* begin Data block *

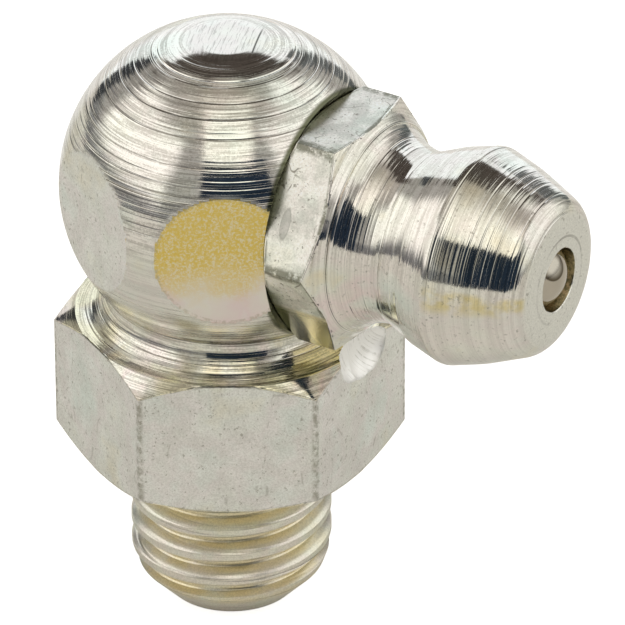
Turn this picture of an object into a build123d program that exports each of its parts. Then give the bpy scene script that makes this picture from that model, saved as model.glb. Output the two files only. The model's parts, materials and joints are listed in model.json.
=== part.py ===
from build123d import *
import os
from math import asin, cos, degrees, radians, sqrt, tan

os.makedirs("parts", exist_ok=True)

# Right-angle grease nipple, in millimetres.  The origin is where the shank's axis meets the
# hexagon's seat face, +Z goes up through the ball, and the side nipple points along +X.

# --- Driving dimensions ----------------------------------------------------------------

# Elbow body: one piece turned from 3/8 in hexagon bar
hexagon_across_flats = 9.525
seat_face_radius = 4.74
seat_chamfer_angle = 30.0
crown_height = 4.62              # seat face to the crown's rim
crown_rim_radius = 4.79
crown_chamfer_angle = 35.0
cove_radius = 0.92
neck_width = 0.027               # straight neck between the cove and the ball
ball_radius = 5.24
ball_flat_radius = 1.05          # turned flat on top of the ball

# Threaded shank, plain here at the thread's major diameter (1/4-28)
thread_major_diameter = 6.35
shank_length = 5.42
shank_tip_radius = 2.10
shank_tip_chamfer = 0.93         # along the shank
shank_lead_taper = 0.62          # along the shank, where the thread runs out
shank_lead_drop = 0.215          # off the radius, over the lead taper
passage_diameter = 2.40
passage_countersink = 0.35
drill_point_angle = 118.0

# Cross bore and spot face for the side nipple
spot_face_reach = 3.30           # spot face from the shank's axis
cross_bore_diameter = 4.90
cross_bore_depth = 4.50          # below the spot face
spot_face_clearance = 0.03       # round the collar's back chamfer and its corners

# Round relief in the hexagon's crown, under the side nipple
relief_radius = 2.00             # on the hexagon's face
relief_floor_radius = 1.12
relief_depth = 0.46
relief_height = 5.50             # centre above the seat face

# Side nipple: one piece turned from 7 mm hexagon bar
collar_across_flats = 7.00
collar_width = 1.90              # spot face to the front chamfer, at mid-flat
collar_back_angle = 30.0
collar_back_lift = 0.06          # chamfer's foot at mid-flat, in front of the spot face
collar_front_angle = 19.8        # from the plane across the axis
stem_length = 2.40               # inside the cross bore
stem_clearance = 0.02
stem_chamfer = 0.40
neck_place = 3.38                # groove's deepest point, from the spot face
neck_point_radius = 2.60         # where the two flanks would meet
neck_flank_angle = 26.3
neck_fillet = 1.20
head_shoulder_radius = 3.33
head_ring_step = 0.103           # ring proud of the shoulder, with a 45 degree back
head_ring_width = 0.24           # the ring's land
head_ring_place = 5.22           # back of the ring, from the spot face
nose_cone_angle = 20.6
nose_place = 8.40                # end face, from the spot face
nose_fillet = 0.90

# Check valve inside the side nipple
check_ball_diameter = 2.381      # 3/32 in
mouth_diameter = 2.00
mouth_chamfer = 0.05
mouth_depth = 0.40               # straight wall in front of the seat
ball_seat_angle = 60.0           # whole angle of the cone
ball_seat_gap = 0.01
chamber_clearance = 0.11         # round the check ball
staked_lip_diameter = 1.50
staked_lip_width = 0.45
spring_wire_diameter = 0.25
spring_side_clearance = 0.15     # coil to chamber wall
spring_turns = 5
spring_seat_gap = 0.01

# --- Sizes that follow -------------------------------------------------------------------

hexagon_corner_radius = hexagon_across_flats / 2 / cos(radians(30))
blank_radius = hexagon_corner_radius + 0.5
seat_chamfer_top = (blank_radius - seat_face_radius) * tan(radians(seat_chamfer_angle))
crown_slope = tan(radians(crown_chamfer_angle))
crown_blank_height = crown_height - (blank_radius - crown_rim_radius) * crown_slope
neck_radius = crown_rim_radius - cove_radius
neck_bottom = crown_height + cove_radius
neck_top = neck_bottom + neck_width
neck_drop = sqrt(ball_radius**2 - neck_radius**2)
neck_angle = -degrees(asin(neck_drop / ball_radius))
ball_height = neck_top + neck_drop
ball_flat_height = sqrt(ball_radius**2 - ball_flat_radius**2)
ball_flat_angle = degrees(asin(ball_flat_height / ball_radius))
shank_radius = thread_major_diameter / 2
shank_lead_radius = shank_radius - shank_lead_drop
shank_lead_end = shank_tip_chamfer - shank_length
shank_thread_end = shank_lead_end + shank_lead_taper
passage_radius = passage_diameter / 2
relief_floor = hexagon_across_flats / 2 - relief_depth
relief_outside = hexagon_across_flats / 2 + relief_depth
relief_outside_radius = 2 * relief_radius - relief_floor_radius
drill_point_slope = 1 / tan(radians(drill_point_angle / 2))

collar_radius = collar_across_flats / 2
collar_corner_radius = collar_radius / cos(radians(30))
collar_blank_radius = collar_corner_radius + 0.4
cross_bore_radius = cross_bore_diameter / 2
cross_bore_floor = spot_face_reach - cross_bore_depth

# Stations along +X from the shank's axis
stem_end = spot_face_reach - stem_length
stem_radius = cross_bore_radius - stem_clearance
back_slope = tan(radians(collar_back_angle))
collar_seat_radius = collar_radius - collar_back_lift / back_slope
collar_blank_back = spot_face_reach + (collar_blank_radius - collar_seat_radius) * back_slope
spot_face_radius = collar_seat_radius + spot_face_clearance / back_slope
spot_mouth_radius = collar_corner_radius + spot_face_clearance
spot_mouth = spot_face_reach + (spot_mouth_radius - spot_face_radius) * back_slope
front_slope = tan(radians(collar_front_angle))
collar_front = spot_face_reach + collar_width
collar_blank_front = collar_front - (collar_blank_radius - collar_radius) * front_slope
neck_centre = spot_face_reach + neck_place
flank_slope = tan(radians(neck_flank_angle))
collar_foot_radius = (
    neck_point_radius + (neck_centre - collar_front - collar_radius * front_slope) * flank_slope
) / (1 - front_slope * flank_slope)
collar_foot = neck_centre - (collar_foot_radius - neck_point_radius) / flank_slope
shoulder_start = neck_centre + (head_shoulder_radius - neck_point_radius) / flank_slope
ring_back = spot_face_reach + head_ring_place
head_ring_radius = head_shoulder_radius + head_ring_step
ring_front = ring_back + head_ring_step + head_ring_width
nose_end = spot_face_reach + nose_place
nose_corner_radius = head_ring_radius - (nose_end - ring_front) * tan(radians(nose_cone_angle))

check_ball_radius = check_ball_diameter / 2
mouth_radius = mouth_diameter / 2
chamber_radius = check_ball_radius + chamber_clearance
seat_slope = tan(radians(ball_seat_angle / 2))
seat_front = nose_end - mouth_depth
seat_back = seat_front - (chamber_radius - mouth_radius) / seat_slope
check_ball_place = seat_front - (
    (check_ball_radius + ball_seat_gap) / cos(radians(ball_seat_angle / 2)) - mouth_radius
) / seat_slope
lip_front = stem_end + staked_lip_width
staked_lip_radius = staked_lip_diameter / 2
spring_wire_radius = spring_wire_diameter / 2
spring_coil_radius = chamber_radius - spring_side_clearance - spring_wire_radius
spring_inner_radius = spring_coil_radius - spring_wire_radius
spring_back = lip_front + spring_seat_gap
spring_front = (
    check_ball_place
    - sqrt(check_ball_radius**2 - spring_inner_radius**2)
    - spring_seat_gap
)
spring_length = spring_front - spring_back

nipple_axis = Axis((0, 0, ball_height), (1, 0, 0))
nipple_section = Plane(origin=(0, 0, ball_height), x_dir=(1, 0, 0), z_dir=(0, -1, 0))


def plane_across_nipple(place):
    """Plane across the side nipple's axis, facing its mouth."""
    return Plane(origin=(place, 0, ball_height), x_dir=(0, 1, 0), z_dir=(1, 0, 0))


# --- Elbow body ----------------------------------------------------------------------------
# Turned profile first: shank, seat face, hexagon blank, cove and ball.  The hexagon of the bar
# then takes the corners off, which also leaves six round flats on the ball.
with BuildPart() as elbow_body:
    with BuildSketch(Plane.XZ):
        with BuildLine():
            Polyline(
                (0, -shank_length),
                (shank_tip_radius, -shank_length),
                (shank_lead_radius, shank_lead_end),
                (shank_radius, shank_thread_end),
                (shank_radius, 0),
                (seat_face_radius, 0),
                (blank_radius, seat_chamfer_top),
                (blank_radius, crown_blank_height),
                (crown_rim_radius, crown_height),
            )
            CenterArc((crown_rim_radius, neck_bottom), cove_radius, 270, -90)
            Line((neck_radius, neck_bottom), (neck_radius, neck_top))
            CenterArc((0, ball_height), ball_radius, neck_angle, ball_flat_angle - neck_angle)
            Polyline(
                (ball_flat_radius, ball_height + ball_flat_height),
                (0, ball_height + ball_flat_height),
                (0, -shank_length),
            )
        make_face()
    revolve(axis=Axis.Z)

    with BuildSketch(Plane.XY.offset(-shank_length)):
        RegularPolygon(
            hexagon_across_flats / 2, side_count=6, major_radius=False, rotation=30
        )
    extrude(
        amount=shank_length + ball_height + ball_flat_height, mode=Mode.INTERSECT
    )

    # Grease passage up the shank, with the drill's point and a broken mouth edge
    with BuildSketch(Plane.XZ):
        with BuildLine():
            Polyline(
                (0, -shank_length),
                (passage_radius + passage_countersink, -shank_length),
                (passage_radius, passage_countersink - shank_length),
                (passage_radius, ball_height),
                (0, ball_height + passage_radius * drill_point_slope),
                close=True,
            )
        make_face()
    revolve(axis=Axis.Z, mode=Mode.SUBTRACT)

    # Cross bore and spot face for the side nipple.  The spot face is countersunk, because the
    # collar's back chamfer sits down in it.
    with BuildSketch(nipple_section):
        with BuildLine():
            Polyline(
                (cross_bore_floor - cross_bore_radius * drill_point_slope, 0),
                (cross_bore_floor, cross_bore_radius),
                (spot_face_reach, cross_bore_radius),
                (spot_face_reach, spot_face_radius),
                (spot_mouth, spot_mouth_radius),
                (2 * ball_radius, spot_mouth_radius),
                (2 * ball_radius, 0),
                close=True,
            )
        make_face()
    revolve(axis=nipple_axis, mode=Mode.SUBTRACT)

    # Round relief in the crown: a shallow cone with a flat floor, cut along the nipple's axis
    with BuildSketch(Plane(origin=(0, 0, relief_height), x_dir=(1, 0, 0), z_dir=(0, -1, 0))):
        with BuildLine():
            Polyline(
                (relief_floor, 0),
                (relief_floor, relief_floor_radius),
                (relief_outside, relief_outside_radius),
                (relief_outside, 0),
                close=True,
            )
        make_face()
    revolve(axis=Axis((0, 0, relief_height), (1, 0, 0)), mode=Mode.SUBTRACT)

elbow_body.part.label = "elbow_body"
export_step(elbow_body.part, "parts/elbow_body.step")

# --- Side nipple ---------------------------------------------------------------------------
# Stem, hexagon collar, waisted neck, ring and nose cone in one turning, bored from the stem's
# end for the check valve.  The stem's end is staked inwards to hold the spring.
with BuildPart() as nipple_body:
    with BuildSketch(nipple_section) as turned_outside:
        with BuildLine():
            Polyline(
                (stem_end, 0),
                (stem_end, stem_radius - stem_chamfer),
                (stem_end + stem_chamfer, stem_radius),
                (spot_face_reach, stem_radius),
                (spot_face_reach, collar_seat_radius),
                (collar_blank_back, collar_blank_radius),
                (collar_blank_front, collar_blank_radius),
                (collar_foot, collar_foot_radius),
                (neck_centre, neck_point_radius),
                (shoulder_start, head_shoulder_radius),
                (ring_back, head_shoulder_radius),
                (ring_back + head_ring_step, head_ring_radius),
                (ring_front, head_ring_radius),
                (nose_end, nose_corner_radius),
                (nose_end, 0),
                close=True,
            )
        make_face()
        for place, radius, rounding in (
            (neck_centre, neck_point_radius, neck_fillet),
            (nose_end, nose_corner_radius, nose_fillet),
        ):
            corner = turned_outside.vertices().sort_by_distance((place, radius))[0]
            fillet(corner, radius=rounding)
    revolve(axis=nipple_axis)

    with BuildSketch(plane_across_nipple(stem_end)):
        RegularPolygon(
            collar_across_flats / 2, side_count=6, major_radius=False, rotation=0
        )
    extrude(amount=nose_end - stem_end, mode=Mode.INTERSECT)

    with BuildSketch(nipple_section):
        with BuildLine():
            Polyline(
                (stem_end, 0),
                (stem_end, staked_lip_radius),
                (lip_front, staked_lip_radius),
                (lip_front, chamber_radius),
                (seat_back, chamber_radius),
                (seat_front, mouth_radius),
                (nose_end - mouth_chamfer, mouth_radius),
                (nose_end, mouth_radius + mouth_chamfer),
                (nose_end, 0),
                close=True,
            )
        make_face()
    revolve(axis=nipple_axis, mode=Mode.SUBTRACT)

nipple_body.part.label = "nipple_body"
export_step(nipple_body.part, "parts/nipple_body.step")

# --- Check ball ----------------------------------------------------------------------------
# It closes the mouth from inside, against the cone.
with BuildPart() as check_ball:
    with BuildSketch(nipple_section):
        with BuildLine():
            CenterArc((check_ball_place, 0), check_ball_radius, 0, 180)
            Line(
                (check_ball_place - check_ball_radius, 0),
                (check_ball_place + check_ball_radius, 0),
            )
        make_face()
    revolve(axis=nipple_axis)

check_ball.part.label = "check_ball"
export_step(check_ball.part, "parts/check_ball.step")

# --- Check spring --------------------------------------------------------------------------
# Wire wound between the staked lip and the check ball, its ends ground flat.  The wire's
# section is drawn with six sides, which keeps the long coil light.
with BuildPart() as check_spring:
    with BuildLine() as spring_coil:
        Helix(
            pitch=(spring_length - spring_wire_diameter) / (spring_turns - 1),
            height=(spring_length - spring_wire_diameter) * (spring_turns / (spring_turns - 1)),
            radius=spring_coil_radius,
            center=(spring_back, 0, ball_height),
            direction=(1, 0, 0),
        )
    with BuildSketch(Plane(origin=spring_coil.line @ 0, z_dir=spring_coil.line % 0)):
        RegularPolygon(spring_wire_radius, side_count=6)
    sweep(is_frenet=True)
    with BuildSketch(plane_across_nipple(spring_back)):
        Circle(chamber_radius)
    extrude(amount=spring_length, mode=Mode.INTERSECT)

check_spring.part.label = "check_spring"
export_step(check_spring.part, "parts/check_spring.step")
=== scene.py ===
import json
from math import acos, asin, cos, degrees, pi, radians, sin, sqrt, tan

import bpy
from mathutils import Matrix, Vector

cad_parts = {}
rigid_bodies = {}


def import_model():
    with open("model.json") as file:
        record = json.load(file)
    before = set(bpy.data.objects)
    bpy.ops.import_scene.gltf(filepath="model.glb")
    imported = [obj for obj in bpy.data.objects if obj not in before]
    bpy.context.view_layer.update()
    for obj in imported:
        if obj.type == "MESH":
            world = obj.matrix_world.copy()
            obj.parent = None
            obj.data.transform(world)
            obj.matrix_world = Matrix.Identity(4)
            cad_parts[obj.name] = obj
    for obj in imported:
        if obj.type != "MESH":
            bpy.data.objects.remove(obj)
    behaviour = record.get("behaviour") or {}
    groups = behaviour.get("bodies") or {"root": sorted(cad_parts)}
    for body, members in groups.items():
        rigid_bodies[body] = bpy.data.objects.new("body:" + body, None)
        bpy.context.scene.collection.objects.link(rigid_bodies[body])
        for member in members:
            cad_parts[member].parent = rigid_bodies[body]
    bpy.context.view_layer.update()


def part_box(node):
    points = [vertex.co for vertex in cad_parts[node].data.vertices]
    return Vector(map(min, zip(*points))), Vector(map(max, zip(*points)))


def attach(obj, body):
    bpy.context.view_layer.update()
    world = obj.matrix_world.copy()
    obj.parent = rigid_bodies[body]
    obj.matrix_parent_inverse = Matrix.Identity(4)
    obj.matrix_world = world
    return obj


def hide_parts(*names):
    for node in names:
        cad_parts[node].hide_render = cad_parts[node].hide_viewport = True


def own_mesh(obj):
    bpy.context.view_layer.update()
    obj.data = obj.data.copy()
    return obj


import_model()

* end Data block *

> Set problem
Produce the lines from the top of the listing through the "# --- Driving" line exactly as they appear, with no additional output.

> Completed exercise
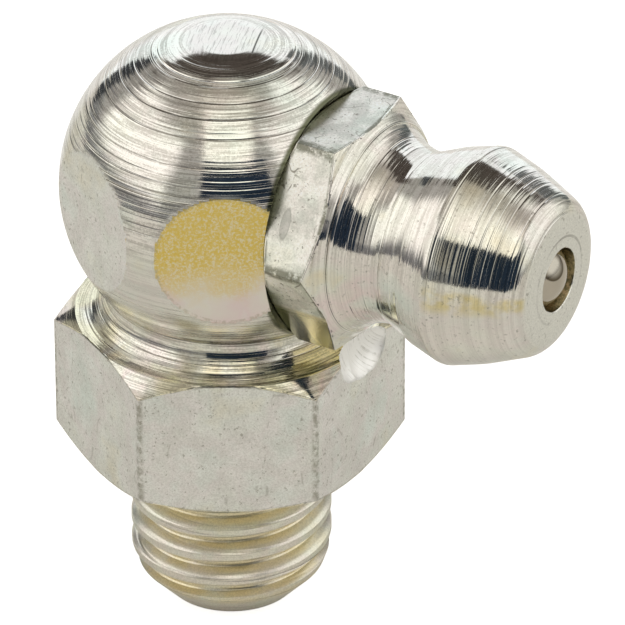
Turn this picture of an object into a build123d program that exports each of its parts. Then give the bpy scene script that makes this picture from that model, saved as model.glb. Output the two files only. The model's parts, materials and joints are listed in model.json.
=== part.py ===
from build123d import *
import os
from math import asin, cos, degrees, radians, sqrt, tan

os.makedirs("parts", exist_ok=True)

# Right-angle grease nipple, in millimetres.  The origin is where the shank's axis meets the
# hexagon's seat face, +Z goes up through the ball, and the side nipple points along +X.

# --- Driving dimensions ----------------------------------------------------------------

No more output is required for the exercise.